PARIS, France — France’s former culture minister Audrey Azoulay was elected to head UNESCO after a cliffhanger vote on Friday evening.
By a margin of 30-28 votes, Azoulay, the first Jewish UNESCO head, narrowly defeated Qatari candidate Hamad bin Abdulaziz Al-Kawari, who had been the frontrunner throughout the week’s voting.
Azoulay, 45, came from behind after six rounds of voting to defeat Al-Kawari, also a former culture minister, after he failed to pick up support from other Gulf states that are part of a Saudi-led coalition blockading Qatar.
The election to head the UN’s embattled culture and education agency took place a day after the US quit the body, accusing it of anti-Israel bias.
“In a time of crisis, we need more than ever to get involved (and) work to strengthen the organization,” Azoulay said after her election Friday.

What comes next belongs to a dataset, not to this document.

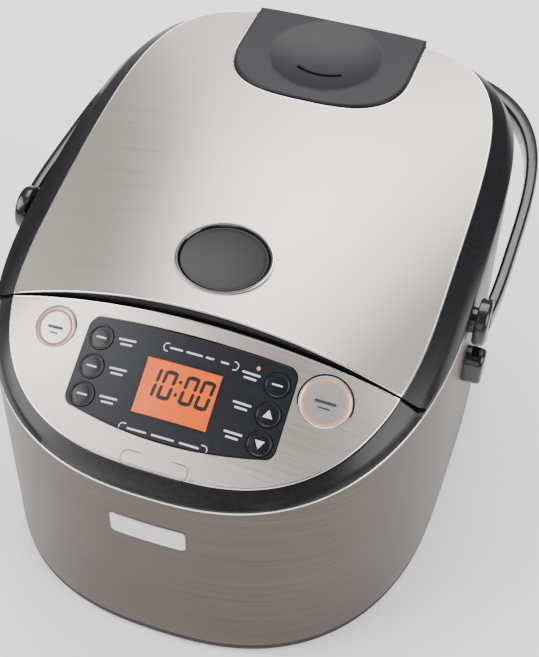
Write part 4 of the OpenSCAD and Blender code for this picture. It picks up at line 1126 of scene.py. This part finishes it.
white_marks = pill_ring(7, SEAM_Y - 16.4, 23, 2.2, 0.5)
white_marks += [pill(x, SEAM_Y - 16.4, w, 0.45) for x, w in ((-8, 4), (3, 5), (17, 7))]
white_marks += pill_ring(0, SEAM_Y - 59.4, 27, 2.2, 0.5)
white_marks += [pill(x, SEAM_Y - 59.4, w, 0.45) for x, w in ((-16, 6), (0, 7), (16, 6))]
for side in (-1, 1):
    for ahead in (18.8, 34, 48.8):
        white_marks.append(pill(side * 38, SEAM_Y - ahead + 1.2, 5.5, 0.5))
        white_marks.append(pill(side * 38, SEAM_Y - ahead - 1.2, 3.8, 0.5))
decal("film_print_white", white_marks, "root", print_white)

# Each small key but the arrows carries one short white bar, and each large key two dark ones.
for name, key in SMALL_KEYS.items():
    if name not in ("key_up", "key_down"):
        decal(name + "_bar", [pill(0, 0, 3.2, 0.5)], name, print_white, key_place(key), 0.46)
for name, half_w in (("key_cancel", 5.2), ("key_start", 6.4)):
    bars = [pill(0, 0, half_w, 0.9), pill(0, -3.4, half_w * 0.55, 0.5)]
    decal(name + "_bar", bars, name, print_grey, key_place(BIG_KEYS[name]), 0.6)

for name, turn in (("key_up", 1), ("key_down", -1)):
    arrow = [(-2.9 * turn, -1.9 * turn), (2.9 * turn, -1.9 * turn), (0, 2.9 * turn)]
    decal(name + "_arrow", [arrow], name, print_white, key_place(SMALL_KEYS[name]), 0.5)

# Seven-segment digits: a is the top bar, then clockwise, with g in the middle.
DIGITS = {"0": "abcdef", "1": "bc"}
DIGIT_W = 8.0
DIGIT_H = 15.0
STROKE = 2.0
DIGIT_SLANT = 0.12


def segment_loops(digit, x, y):
    w, h, s = DIGIT_W / 2, DIGIT_H / 2, STROKE
    bars = {
        "a": (0, h - s / 2, w - s, s / 2), "d": (0, s / 2 - h, w - s, s / 2), "g": (0, 0, w - s, s / 2),
        "b": (w - s / 2, h / 2, s / 2, h / 2 - s * 0.6), "c": (w - s / 2, -h / 2, s / 2, h / 2 - s * 0.6),
        "e": (s / 2 - w, -h / 2, s / 2, h / 2 - s * 0.6), "f": (s / 2 - w, h / 2, s / 2, h / 2 - s * 0.6),
    }
    loops = []
    for name in DIGITS[digit]:
        cx, cy, bw, bh = bars[name]
        t = min(bw, bh)
        if bw > bh:
            loop = [(-bw - t, 0), (-bw, -bh), (bw, -bh), (bw + t, 0), (bw, bh), (-bw, bh)]
        else:
            loop = [(0, -bh - t), (bw, -bh), (bw, bh), (0, bh + t), (-bw, bh), (-bw, -bh)]
        loops.append([(x + cx + px + DIGIT_SLANT * (cy + py), y + cy + py) for px, py in loop])
    return loops


digit_loops = []
DIGIT_Y = WINDOW_Y + 2.5
for digit, x in (("1", -16.4), ("0", -6.6), ("0", 6.6), ("0", 16.2)):
    digit_loops += segment_loops(digit, x, DIGIT_Y)
for dy in (-3.4, 3.0):
    digit_loops.append(circle(DIGIT_SLANT * dy, DIGIT_Y + dy, 1.0, 16))
decal("display_digits", digit_loops, "root", lcd_black, lift=0.0)
window_frame = along_edge(
    "display_window_frame", rectangle(WINDOW_HALF_W, WINDOW_HALF_D, WINDOW_Y), panel_z,
    [(-0.6, -0.4), (-0.55, 0.04), (0.7, 0.06), (0.75, -0.4)], "root", key_film,
)

oval_line = pill_ring(0, SEAM_Y - 73, 20.5, 4.1, 0.45)
decal("cover_print_oval", oval_line, "root", print_grey)
decal("key_lamp", [circle(41, SEAM_Y - 14, 1.1, 24)], "root", print_orange)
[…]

Azoulay is the daughter of André Azoulay, adviser to King Mohammed VI of Morocco. She grew up in Morocco and France.
The politically charged campaign to succeed UNESCO’s outgoing chief Irina Bokova was overshadowed by Washington’s announcement Thursday that it planned to withdraw from the body after years of tensions over decisions seen as critical of Israel. Israel itself announced shortly afterwards that it would follow suit.
Arab states had argued that the job of director-general of the 195-member organization should go to one of them for the first time, but regional tensions complicated the task.
In an intermediate vote on Friday afternoon, the 58 members of the Executive Board had preferred the French candidate to the Egyptian Moushira Khattab, by 31 votes to 25 (two blank votes), to face Al-Kawari in the final round.
Arab states have been divided between backers of oil-rich Qatar and its poorer rival Egypt, which is part of a Saudi-led coalition that has been blockading Qatar since June over its alleged support for radical Islamists and ties to Iran.
In the face of Arab divisions, France presented Azoulay as a consensus figure who could mend fences within the organization and sooth tensions caused by recent resolutions against Israel.
“Now more than ever UNESCO needs a project… which restores confidence and overcomes political divisions,” the foreign ministry said in a statement reacting to the US pullout.
Lebanon’s candidate Vera El-Khoury, who bowed out at an earlier stage in the voting, told AFP that the power game at play in the race had shown UNESCO members “did not give a damn” about the candidates’ programs.
Qatar has lobbied intensely for the post — and has increased its financial contribution to support UNESCO in recent years — but its candidate was dogged by old allegations of anti-Semitism.
He has notably been accused by the Simon Wiesenthal Center, which combats anti-Semitism, of remaining silent over the presence of anti-Semitic books at a fair in Doha when he was culture minister.
This is not the first time the US — a founding member — has walked out on the 195-member UNESCO, best known for producing a list of World Heritage sites including tourist favorites such as the Grand Canyon or Cambodia’s Angkor Wat.
The US decision, which is to take effect on December 31, 2018, underlined America’s drift away from international institutions under President Donald Trump.
The agency’s outgoing head, Bulgaria’s Irina Bokova, told French radio that UNESCO’s “universal mission was in jeopardy.”
US State Department spokeswoman Heather Nauert said the decision to leave reflected “US concerns with mounting arrears at UNESCO, the need for fundamental reform in the organisation, and continuing anti-Israel bias.”
Ex-president Ronald Reagan first pulled the US out in 1984 over alleged financial mismanagement and claims of anti-US bias in some of its policies.
Washington returned to the fold in 2002, seeing UNESCO as a vehicle for combatting extremism in the wake of the September 11, 2001 attacks.
But in 2011 relations soured again after UNESCO admitted Palestine as a full member, prompting the US to cut its funding to the organization, leaving a gaping hole in its finances.
The rift continued to fester in recent years, with the organization becoming the scene of repeated diplomatic flare-ups after efforts led by Arab countries to pass resolutions critical of Israel that have denied Jewish historical ties to Jerusalem, Hebron.